NIMBYs overplayed their hand
CA's successful CEQA reform is backlash against NIMBY overreach.
After a decade of attempts, on Monday CA lawmakers finally passed a significant reform to the CA Environmental Quality Act (CEQA). The reforms exempt several kinds of politically popular projects from CEQA review - including housing and daycares. CEQA is a 50 year old law, what changed? Why is it politically possible now to exempt most infill housing from CEQA review, when a few years ago, enviro orgs like the Sierra Club and labor org.s like the Building Trades successfully shut down similar attempts?
Obviously it’s the rise of the YIMBYs. Thousands of pro-housing and anti-red tape Californians, organized by YIMBY Action and CA YIMBY and also in independent local pro-housing org.s called and emailed their legislators to support this legislation.
But that’s not an answer, it’s a fact that begs the question - why are so many Californians now motivated to mobilize against CEQA review? A few years ago, other Californians, organized by the Sierra Club, would have been emailing and calling to oppose CEQA reform - and they would have been successful.
For better or worse, public policy (and definitely public narrative) are driven by anecdotes and viral news stories. The anti-social Berkeley NIMBYs who successfully argued that students are pollution, and CEQA requires UC Berkeley to do an Environmental Impact Report before they can increase student enrollment, or (also in Berkeley) argued that the sound of students laughing and talking is an environmental impact that needs study and mitigation, or the disaster in SF around the proposal to build housing at 469 Stevenson Street anger the public and discredit Environmental Review not just in CA but around the whole country.
In the context of rising housing costs and declining public services of all kinds, the general public is turning against allowing baroque and narrow concerns of small numbers of individuals to interfere with creating necessary public infrastructure.
Unfortunately (or fortunately), the Enviro-NIMBY coalition has no movement discipline, and no greater civic consciousness. It’s a collection of individuals who are not civically engaged at the city or regional scale, only in the hyper local scale and sometimes only in response to a very particular proposed project. This geographic and temporal localism makes it hard for them to organize a large, persistent movement that could exert some judgement over what issues to pursue.
They’re also independently resourced which is a blessing and a curse. Retired suburban lawyers are the lifeblood of the NIMBY-CEQA obstruction machine, working for themselves, for free, suing their cities when their cities approve housing. Here on the pro-housing side, we have to raise money from foundations and individuals (could be you) to file lawsuits to force cities to approve housing. A silver lining to being relatively under resourced is that we are more centrally resourced, so decisions about what lawsuits to pursue are made by organizing professionals, with an eye to the larger public narrative.
If Environmental groups had more movement discipline, they might have been able to better preserve CEQA review in California. But it’s not too late - in CA and in the US, there is still plenty of red tape, and years of public organizing and political controversy to go before we settle on a new equilibrium of public input. People who genuinely care about the environment should work within their own coalitions to be smart about what kinds of infrastructure to fight and what kinds of reasons to cite.

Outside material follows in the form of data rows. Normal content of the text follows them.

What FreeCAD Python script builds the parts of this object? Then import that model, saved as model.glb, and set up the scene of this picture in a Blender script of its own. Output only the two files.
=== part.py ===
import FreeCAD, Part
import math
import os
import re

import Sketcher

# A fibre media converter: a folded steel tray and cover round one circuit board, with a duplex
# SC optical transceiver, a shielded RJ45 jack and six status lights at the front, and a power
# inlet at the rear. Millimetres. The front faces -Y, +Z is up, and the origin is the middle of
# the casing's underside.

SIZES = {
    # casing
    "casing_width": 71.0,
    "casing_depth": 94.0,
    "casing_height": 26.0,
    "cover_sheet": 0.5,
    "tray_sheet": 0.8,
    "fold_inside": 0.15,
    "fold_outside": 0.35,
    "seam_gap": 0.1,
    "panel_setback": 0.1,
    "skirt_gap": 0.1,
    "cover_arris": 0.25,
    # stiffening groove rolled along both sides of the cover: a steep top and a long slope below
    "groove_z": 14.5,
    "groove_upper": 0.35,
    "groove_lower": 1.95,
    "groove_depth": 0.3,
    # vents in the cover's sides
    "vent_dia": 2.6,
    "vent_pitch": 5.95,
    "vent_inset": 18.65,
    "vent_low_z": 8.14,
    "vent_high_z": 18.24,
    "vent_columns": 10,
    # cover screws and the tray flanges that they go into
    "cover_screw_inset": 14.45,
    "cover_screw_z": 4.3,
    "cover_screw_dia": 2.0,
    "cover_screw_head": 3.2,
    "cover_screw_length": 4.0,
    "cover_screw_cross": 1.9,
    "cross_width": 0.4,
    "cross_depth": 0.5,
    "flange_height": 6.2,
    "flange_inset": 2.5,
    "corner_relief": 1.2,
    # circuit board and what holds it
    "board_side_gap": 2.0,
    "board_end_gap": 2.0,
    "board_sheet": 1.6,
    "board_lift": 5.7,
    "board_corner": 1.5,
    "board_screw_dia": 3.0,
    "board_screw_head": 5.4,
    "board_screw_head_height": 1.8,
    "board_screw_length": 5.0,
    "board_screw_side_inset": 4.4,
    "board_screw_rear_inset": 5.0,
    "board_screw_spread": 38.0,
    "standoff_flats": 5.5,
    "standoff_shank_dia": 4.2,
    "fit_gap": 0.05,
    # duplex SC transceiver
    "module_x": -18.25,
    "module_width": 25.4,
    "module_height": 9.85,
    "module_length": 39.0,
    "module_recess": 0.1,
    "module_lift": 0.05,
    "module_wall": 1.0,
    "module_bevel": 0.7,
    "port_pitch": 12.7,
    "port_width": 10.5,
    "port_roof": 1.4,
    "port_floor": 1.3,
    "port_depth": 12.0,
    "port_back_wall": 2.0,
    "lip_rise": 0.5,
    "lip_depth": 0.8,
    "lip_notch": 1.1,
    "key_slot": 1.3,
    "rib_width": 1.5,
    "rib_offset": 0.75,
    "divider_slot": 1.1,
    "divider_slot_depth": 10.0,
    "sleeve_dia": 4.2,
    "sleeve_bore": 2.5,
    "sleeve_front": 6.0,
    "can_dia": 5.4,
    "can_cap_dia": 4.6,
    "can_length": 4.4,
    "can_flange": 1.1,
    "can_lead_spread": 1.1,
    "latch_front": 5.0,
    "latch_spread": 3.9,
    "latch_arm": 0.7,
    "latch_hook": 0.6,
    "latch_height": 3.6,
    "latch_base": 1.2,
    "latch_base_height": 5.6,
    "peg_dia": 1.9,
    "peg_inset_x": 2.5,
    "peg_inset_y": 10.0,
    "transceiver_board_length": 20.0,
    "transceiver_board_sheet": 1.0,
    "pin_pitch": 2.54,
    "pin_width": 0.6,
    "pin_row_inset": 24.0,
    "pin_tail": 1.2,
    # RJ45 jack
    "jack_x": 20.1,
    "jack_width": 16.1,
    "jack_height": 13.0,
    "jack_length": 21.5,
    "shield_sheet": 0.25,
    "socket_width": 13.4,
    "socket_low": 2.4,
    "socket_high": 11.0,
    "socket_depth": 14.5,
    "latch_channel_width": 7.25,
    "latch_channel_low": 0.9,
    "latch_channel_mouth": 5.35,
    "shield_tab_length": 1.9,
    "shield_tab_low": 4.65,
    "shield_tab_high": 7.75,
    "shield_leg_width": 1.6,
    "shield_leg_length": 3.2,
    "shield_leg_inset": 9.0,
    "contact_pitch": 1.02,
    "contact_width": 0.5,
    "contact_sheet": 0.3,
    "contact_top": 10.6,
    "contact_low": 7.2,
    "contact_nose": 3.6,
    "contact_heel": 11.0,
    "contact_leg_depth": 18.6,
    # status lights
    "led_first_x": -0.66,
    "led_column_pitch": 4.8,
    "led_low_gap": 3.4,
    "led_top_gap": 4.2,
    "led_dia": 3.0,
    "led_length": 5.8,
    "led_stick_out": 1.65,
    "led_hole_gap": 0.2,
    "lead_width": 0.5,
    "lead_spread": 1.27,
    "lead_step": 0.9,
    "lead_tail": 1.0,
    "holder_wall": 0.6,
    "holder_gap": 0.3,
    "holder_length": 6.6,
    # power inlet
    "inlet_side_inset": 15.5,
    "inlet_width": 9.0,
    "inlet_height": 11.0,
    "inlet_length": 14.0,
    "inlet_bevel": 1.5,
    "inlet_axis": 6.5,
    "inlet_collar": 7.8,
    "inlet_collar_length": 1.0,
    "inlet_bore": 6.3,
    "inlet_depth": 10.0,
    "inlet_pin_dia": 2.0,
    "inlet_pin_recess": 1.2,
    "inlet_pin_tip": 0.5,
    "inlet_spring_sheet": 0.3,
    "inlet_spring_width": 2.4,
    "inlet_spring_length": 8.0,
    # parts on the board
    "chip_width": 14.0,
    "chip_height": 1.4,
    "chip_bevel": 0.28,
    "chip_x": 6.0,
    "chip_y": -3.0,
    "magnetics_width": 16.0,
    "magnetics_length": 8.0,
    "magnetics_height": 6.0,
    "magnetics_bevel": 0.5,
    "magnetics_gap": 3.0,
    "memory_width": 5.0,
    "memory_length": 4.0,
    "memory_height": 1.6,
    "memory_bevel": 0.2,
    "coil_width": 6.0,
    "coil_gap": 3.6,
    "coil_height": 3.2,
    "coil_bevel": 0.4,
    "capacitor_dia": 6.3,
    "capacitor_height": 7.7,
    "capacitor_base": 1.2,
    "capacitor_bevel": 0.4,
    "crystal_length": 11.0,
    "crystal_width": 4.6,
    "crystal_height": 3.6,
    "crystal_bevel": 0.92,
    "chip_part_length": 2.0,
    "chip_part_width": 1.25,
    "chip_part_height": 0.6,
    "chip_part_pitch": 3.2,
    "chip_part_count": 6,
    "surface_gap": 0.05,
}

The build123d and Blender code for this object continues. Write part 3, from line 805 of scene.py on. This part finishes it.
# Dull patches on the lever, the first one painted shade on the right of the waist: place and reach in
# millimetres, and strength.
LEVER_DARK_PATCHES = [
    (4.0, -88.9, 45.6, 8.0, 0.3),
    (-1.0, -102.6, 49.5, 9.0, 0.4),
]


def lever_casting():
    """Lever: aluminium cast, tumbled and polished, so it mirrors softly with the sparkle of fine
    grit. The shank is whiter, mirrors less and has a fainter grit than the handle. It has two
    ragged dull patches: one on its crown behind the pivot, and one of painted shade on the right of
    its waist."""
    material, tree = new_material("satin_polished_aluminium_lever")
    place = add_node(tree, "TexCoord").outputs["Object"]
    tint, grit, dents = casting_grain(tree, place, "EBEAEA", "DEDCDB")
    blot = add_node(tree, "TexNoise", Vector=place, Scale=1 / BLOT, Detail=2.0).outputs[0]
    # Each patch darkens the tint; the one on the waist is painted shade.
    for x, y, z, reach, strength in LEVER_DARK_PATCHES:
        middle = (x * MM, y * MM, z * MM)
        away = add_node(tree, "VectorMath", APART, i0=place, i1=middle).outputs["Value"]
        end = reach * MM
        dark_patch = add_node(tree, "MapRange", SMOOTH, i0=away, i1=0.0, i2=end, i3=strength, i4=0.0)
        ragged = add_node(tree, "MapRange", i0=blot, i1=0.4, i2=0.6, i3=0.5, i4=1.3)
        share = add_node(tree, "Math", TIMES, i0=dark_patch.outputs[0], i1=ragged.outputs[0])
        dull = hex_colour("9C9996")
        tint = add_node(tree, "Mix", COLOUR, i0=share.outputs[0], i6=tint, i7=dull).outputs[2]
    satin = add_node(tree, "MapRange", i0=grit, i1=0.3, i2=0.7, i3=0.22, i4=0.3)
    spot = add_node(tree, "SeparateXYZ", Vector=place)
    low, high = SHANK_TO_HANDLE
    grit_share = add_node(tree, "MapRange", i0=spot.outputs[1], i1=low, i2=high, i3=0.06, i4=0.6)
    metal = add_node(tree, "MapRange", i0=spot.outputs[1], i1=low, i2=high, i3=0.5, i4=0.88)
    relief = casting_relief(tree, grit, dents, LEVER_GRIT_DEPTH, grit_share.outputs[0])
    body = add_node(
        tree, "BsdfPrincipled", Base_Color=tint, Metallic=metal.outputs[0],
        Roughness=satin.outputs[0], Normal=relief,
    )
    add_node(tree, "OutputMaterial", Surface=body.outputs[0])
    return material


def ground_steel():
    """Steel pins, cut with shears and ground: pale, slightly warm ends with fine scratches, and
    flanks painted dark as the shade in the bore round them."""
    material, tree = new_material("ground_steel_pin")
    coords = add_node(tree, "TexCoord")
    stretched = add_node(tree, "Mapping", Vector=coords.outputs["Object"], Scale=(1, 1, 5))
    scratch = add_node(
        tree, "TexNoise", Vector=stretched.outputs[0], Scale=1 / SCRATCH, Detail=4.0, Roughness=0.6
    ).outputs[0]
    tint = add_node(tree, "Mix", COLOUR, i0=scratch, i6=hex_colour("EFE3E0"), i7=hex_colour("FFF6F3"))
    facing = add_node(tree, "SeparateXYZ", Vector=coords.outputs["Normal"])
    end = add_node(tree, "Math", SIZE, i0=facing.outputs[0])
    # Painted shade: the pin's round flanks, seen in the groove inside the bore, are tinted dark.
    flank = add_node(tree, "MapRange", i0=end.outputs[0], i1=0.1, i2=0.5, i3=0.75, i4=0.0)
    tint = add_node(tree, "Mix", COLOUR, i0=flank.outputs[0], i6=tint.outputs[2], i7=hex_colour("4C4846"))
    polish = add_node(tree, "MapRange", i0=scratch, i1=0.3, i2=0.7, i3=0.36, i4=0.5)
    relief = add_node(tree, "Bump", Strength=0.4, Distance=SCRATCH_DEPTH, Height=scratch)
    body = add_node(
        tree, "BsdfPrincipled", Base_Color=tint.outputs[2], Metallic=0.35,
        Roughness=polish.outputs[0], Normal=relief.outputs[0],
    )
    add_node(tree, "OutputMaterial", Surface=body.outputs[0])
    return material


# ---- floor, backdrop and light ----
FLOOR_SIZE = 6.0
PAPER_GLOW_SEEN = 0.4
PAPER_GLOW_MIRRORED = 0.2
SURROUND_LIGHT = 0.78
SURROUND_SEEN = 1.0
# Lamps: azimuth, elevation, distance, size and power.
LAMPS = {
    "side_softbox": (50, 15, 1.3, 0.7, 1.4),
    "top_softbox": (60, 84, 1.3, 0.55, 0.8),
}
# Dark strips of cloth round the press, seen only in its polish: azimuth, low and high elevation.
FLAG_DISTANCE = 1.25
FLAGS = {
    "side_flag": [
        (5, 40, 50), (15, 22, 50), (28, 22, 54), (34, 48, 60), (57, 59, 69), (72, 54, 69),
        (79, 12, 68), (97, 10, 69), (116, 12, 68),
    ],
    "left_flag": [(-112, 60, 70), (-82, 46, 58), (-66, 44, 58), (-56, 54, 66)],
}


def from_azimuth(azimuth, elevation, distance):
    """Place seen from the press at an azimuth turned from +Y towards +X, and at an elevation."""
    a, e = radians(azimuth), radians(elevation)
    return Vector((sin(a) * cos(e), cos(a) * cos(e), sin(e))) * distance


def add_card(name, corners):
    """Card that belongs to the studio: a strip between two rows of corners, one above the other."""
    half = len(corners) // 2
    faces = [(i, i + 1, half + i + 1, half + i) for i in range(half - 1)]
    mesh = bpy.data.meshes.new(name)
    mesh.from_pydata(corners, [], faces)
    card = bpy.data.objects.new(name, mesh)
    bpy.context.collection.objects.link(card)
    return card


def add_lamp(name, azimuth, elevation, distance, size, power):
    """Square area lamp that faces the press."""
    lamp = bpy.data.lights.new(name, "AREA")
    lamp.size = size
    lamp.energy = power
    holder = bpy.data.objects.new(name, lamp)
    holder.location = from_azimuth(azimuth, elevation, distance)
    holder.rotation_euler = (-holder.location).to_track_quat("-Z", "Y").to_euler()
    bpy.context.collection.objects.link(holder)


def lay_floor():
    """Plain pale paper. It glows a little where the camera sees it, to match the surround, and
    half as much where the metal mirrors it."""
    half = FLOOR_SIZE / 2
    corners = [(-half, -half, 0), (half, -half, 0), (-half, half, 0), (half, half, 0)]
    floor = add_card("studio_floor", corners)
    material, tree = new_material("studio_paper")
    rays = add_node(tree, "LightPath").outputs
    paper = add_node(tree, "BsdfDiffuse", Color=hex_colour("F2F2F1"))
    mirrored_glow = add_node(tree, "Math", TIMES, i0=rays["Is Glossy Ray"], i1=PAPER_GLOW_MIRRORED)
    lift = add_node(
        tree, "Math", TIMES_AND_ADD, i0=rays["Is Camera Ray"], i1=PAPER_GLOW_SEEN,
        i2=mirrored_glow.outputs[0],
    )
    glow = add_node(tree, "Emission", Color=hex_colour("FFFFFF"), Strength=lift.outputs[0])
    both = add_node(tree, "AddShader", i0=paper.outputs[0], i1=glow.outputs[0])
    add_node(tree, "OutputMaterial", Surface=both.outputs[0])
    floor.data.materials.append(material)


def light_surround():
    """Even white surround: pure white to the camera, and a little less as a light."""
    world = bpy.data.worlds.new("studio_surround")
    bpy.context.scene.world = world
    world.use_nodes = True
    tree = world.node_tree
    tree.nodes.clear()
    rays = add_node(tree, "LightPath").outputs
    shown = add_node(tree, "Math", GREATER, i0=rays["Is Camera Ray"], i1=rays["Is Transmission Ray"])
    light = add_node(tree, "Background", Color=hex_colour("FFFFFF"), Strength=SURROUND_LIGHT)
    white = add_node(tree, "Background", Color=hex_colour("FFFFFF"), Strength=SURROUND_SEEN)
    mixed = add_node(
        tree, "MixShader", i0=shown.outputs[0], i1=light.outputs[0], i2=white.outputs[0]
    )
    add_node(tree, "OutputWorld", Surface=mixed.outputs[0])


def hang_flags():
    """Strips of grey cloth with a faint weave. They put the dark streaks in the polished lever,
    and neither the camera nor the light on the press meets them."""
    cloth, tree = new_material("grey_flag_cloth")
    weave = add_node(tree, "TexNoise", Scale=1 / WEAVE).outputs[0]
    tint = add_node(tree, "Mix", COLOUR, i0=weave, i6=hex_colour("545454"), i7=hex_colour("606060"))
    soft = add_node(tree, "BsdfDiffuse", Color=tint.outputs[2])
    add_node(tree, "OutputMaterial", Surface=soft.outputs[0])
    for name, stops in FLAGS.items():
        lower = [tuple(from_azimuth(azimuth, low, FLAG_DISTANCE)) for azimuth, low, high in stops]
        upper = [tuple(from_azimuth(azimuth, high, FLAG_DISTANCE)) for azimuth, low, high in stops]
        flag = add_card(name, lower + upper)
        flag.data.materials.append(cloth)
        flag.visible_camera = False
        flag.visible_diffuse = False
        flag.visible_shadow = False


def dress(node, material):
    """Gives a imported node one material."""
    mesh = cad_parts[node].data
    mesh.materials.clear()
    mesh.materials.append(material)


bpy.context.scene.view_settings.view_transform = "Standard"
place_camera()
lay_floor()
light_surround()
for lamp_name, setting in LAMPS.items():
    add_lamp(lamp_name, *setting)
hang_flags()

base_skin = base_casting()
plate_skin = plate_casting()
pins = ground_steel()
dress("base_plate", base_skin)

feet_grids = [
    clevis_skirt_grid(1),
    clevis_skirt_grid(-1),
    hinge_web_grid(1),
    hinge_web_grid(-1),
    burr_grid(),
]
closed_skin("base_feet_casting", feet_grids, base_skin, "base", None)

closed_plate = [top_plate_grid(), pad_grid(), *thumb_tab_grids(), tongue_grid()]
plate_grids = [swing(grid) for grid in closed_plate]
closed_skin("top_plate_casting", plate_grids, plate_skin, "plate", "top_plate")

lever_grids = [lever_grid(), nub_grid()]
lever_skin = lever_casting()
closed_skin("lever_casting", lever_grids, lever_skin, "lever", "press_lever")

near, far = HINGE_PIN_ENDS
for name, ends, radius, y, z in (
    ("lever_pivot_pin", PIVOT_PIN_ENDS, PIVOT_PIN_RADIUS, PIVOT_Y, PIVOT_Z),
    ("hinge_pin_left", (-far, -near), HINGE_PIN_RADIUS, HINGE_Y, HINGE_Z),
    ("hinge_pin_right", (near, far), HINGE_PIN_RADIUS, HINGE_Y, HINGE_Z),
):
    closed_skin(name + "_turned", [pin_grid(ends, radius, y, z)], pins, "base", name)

For example, the Sierra Club’s policy on offshore wind turbines is embarrassing, and will ultimately be counter-productive:
5. OFFSHORE WIND DEVELOPMENT It is likely that offshore development of wind will be an important component of reversing global warming. The Club hopes to work toward a reasonable balance between environmental and aesthetic concerns and the need for clean energy.
Sorry, what? Environmental concerns on the one hand, and need for clean energy on the other? And why are “aesthetic concerns” mentioned at all? If “environmental concerns” are contraposed with “reversing global warming” (and are not the same thing) then in this document “the environment” merely means “the immediate area surrounding each of our members” and the Sierra Club is just a big giant neighborhood association, committed to local prettification.
YIMBYs can use the infuriating excesses of the NIMBY-enviro movement instrumentally to attract members and win real environmental reforms, and we will. But also legacy enviro organizations can be allies more directly by being strategic and pro-social in the ways they use the existing public input process. Hopefully the reforms in CA act as a wakeup call to the legacy enviros. YIMBYs can do it alone, but we will go faster together.
Forests projects. funded by California taxpayers on the National Forests, with support from State and Federal climate funds, which are EV+ in avoided-CO2 terms, have also left CEQA purview.
Thank you urban YIMBY allies.
Unfortunately the East Coast NIMBY's haven't yet overplayed their hand, or maybe things haven't gotten so bad as to make YIMBY part of the zeitgeist. If you look at any local newspaper or FB group it's NIMBY through and through.